Let us now set up our equation:
$$c_0 \ = \ \displaystyle\int_{-\infty}^{\infty} \ \Big( \frac{2m\omega}{\pi\hbar} \Big)^{1/4} \ e^{-\frac{m\omega}{\hbar} x^2} \ \Big( \frac{m\omega}{\pi\hbar} \Big)^{1/4} \ e^{-\frac{m\omega}{2\hbar} x^2} \ \text{dx} \ = \ 2^{1/4} \ \sqrt{\frac{m\omega}{\pi\hbar}} \ \displaystyle\int_{-\infty}^{\infty} \ e^{-\frac{3m\omega}{2\hbar} x^2} \ \text{dx}$$

This looks like it is going to work out nicely! The integral is evidently a Gaussian integral, meaning that it is an integral of the form:
$$\displaystyle\int_{-\infty}^{\infty} \ e^{-ax^{2}} \ \text{dx} \ = \ \sqrt{\frac{\pi}{a}}$$

This means that we get:
$$2^{1/4} \ \sqrt{\frac{m\omega}{\pi\hbar}} \ \displaystyle\int_{-\infty}^{\infty} \ e^{-\frac{3m\omega}{2\hbar} x^2} \ \text{dx} \ = \ 2^{1/4} \ \sqrt{\frac{m\omega}{\pi\hbar}} \ \sqrt{\frac{2\hbar\pi}{3m\omega}} \ = \ (2^{1/4}) \ \sqrt{\frac{2}{3}} \ \approx \ 0.97098$$
Finally, in order to calculate the probability of the particle being in the ground state (and having energy $\hbar\omega/2$), we have to find $|c_0|^2$, which is simply $(0.97098)^2 \ \approx \ 0.943 \ = \ 94.3\%$. Therefore, we have found that the probability of a particle in this system having energy $\hbar\omega/2$ is roughly $94.3\%$.

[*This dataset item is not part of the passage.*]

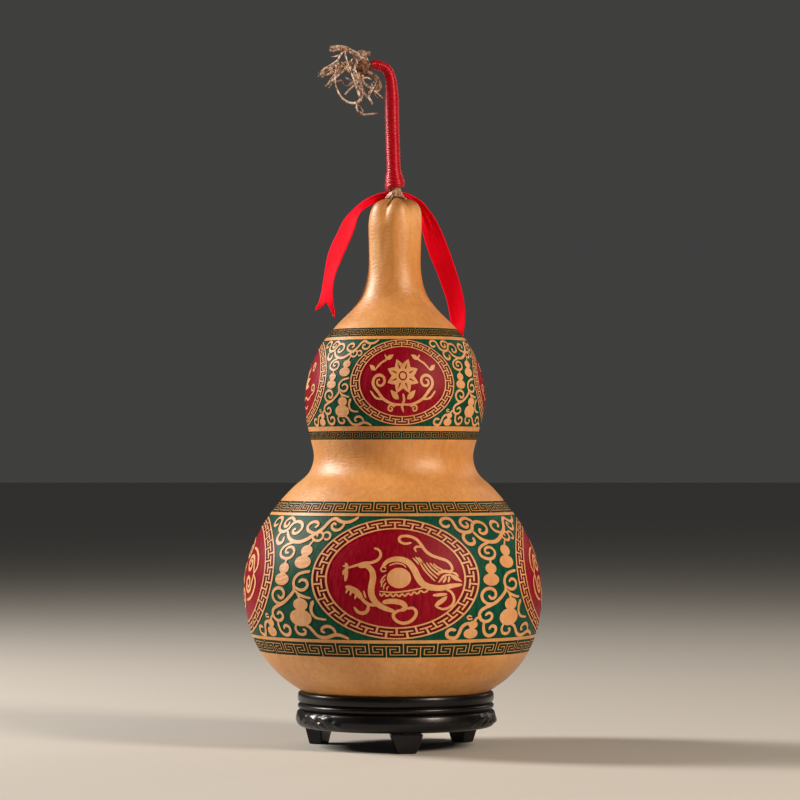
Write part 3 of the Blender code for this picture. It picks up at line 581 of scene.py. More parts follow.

The textbook also asks us to comment on the probability of the particle having energy $\hbar\omega$. Seeing as the possibly energy states of the quantum harmonic oscillator are given by:

$$E \ = \ \Big( n \ + \ \frac{1}{2} \Big)\hbar\omega$$
Where $n$ is $0$ or a positive integer. From this, obviously we cannot get a physically realizable state in the quantum harmonic oscciallator that has energy $\hbar\omega$, so the probability is $0\%$.